Another subtle technique: Hallak says that many of his prices are odd numbers, which don’t stick out as much as even numbers do.
Know Your Market
Ultimately, each cleaner has to do what’s best for him or her when it comes to setting prices, McCollum says.
After his mid-market experience, Hallak is much more cautious in his advice to traditional cleaners. “Would I tell any middle-market guy that he should be raising his prices? Well, I would say that with a lot of caution right now,” he says. “The only time that I would suggest to take that approach would be if there are other conditions that can be met— for example, some existing reputation, the ability to deliver a level of quality and service significantly different than your competitors. If those things are in place, then you at least have a chance.”
On the other hand, heavy competition may force an owner to keep his or her prices in line with other cleaners, or may even prompt a cleaner to lower prices.
“There’s a lot of room for pricing,” Morgan says. “I would prefer doing less clothes for more money, but if you’ve got a cleaner on the other two corners in your area, you may have to go to war with them [on price].”

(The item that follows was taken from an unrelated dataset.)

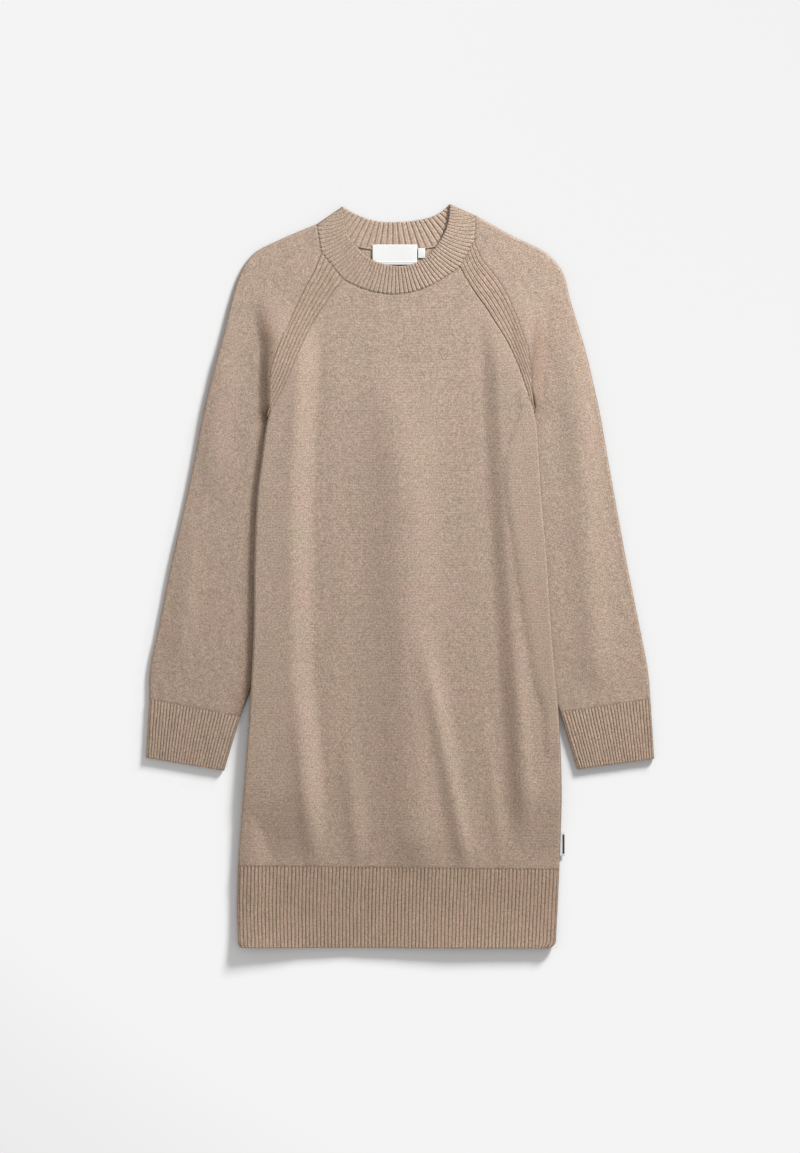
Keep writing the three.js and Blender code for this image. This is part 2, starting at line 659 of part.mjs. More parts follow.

In the end, Hallak cannot resist his natural urge to trumpet quality for a commensurate price. “It’s understandable to stay stable and steady with prices when you really don’t have a choice, but for those cleaners that could, if they only would, increase their revenue substantially by maintaining steady price increases and don’t because of unfounded fears, that’s really a sin,” he says.
To a man, each cleaner interviewed said that very few customers complain about the prices they charge. And for those who do ask, a reasonable explanation is often sufficient.
“I think a lot of cleaners underestimate the value that they provide to their clients,” Hallak says. “The better ones out there often don’t realize that the value perceived by their clients is greater than how they perceive their own service.”